Werfen wir einen Blick über den Tellerrand: Als vor 900 Jahren die ersten Siedler Horn begründeten, wie sah es da ansonsten rund um den Handelsort Bremen aus?
In der Urkunde von 1113 heißt es, dass den Holländern ein Stück Land, das „bisher unangebaut, sumpfig und den Einwohnern daliegt“ , den Siedlern zur Urbarmachung überlassen wurde. Es gibt aus archäologischen Funden, sprich Scherben, den Hinweis, dass das Land nordöstlich Bremens bereits im um 800 vereinzelt von Menschen besiedelt war. Vermutlich kamen sie über die Flussarme. Einen Hinweis auf feste Siedlungen aus dieser Zeit gibt es allerdings nicht. Vor der Besiedlung des Hollerlandes gab es neben der Stadt Bremen Dörfer auf dem Bremer Dünenrücken: Uphusen, Mahndorf, Arbergen, Hemelingen, Hastedt, Walle, Gröpelingen, Oslebshausen und Grambke. Spätere Urkunden verweisen auf die Ausdehnung der Siedlungen: Oberneuland 1181, Borgfeld 1235, Kloster Lilienthal 1232. Für die Hollersiedlung war bedeutend, dass die Siedler erfahrene Wasserbauer waren – sie zogen Gräben und bauten Deiche, um das Sumpfland zu ent- und bewässern. Die langen Flurstreifen mit den seitlichen Gräben zeugen noch heute von dieser Urbarmachung.
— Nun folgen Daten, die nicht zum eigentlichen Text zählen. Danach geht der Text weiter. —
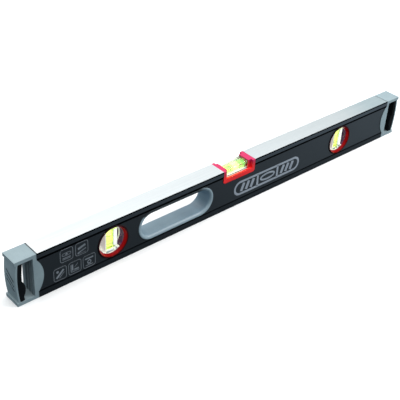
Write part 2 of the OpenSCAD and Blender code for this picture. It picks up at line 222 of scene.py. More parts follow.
def beam_finish():
    mat, tree, shader = surface("anodised_and_milled_beam", IOR=1.5, Specular_IOR_Level=0.6)
    at = place_on(tree)
    up = math_node(tree, "SUBTRACT", at["Z"], MID_Z)
    faces = math_node(tree, "GREATER_THAN", size_of(tree, up), MID_Z - 0.04 * MM)
    inner = math_node(tree, "LESS_THAN", size_of(tree, at["X"]), MILLED_END)
    milled = math_node(tree, "MULTIPLY", faces, inner)
    strip = band(tree, up, STRIP_LOW, STRIP_HIGH)
    # Painted shade: the dark lines above and below the strip.
    lines = math_node(
        tree, "ADD", band(tree, up, LINE_LOW, STRIP_LOW), band(tree, up, STRIP_HIGH, EDGE_HIGH)
    )
    cloud = noise(tree, 14, 4)
    speckle = noise(tree, 2600, 2)
    grain = ramp(tree, speckle, (0.35, grey(0.35)), (0.7, grey(0.75)))
    dark = ramp(tree, cloud, (0.3, (0.0075, 0.0100, 0.0130)), (0.75, (0.0105, 0.0140, 0.0180)))
    dark = mix_colour(tree, 0.35, dark, grain, "MULTIPLY")
    # Painted sheen: the strip gets lighter towards the right end.
    along = share(tree, at["X"], -275 * MM, 125 * MM)
    paler = ramp(tree, along, (0.0, grey(1.4)), (0.7, grey(3.0)))
    dark = mix_colour(tree, strip, dark, paler, "MULTIPLY")
    dark = mix_colour(tree, lines, dark, BLACK)
    cuts = noise(tree, 1500, 3, (0.004, 1, 1))
    bare = ramp(tree, cuts, (0.3, (0.83, 0.86, 0.87)), (0.7, (0.90, 0.93, 0.94)))
    # Painted shade: the milled faces get darker towards the right end.
    far = share(tree, at["X"], 195 * MM, 265 * MM)
    duller = ramp(tree, far, (0.0, grey(1.0)), (0.75, (0.80, 0.88, 0.90)))
    bare = mix_colour(tree, 1.0, bare, duller, "MULTIPLY")
    rough_dark = ramp(tree, speckle, (0.3, grey(0.30)), (0.7, grey(0.40)))
    rough_dark = mix_colour(tree, lines, rough_dark, grey(1.0))
    rough_bare = ramp(tree, cuts, (0.3, grey(0.30)), (0.7, grey(0.36)))
    tree.links.new(mix_colour(tree, milled, dark, bare), shader.inputs["Base Color"])
    tree.links.new(math_node(tree, "MAXIMUM", milled, lines), shader.inputs["Metallic"])
    tree.links.new(mix_colour(tree, milled, rough_dark, rough_bare), shader.inputs["Roughness"])
    bumped(tree, shader, mix_colour(tree, milled, speckle, cuts), 0.10, 0.02 * MM)
    return mat


MAT_BEAM = beam_finish()
print("beam material", MAT_BEAM.name, "with", len(MAT_BEAM.node_tree.nodes), "nodes")


# %% [markdown]
# ## Moulded plastics and rubber
# A moulding copies the texture of its steel mould, so a plastic part shows a fine even grain and
# only a faint change of colour. A plain colour would look like paper, and a scanned surface would
# have to be fitted to each piece, so one short network serves them all: two close colours, a
# roughness, and a grain with its depth.

# %% Moulded finish
def moulded(name, low, high, rough, grain, depth, **values):
    """A colour that drifts from low to high, with a grain of the given fineness and depth."""
    mat, tree, shader = surface(name, **values)
    colour = ramp(tree, noise(tree, 60, 4), (0.3, low), (0.72, high))
    fine = noise(tree, grain, 3)
    mottle = ramp(tree, fine, (0.3, grey(0.3)), (0.7, grey(0.8)))
    colour = mix_colour(tree, 0.12, colour, mottle, "OVERLAY")
    gloss = ramp(tree, fine, (0.25, grey(rough - 0.06)), (0.75, grey(rough + 0.08)))
    tree.links.new(colour, shader.inputs["Base Color"])
    tree.links.new(gloss, shader.inputs["Roughness"])
    bumped(tree, shader, fine, depth, 0.06 * MM)
    return mat


# %% [markdown]
# The beam needs two more dark materials, both painted shade. One is a dull black for the bottom of its
# grooves and for its top edges, where shade falls. The other is a darker, less shiny anodised skin for the
# lower strips, which face the ground and lie in shade. They could be masks in the beam's material too, but
# they follow its faces exactly, so each is a material.

# %% Dark skins
# Painted shade: the dull black of the grooves and the top edges.
MAT_SHADE = moulded(
    "groove_shade", BLACK, (0.004, 0.006, 0.008),
    0.85, 1500, 0.2, Specular_IOR_Level=0.03,
)
# Painted shade: the lower strip, darker and less shiny.
MAT_LOW_SHADE = moulded(
    "anodised_low_strip_shaded", (0.006, 0.008, 0.010), (0.009, 0.012, 0.015),
    0.45, 2600, 0.1, Specular_IOR_Level=0.26,
)
print("dark skins", MAT_SHADE.name, MAT_LOW_SHADE.name)


# %% [markdown]
# The caps and the slot liner are grey plastic with a touch of blue. The grip grooves and the ribs in the caps
# lie in their own shade, so they get darker greys of the same hue, which is painted shade. The liner's colour
# also carries painted shade: it is darker under its top edge, and darker and bluer along its inner wall.
# Lamps alone could give this, but a lamp for one small edge would light the rest of the tool as well.

# %% Greys
MAT_CUT = moulded(
    "cap_groove_grey", (0.012, 0.017, 0.020), (0.022, 0.029, 0.034),
    0.60, 1500, 0.2, Specular_IOR_Level=0.15,
)
MAT_RIB = moulded(
    "cap_rib_grey", (0.125, 0.160, 0.180), (0.155, 0.195, 0.215),
    0.50, 1500, 0.2, Specular_IOR_Level=0.3,
)
MAT_GREY = moulded(
    "cap_grey_plastic", (0.215, 0.275, 0.300), (0.250, 0.320, 0.345),
    0.42, 1500, 0.25, Specular_IOR_Level=0.4,
)
MAT_LINER = moulded(
    "liner_grey_plastic", (0.235, 0.310, 0.350), (0.275, 0.355, 0.400), 0.38, 1500, 0.20
)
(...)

Die Fragen stellte Jörn Seidel.
Michael Koppel hält seinen Vortrag „Horner Kirche und Geschichte des Stadtteils“ am Dienstag, 27. Oktober, um 19 Uhr im Gemeindehaus, Horner Heerstraße 28. Ebenfalls dort ist die Ausstellung zur Kirchengeschichte noch an zwei Tagen unter der Woche zu sehen: am Donnerstag von 15 bis 17 Uhr und am Freitag von 10 bis 12 Uhr. Letztmalig ist sie nach dem Gottesdienst zum Reformationsgedenken am Sonntag, 1. November, zu sehen. Mit dem Orgelkonzert am selben Tag enden auch die Festwochen zum 900-jährigen Jubiläum. Das Konzert findet wie der Gottesdienst in der Kirche, Horner Heerstraße 28, statt. Roland Dopfer, Orgel-Professor an der Hochschule für Künste, wird Werke von Bach, Buxtehude und Pachelbel sowie eigene Improvisationen spielen. Der Eintritt zu allem ist kostenfrei.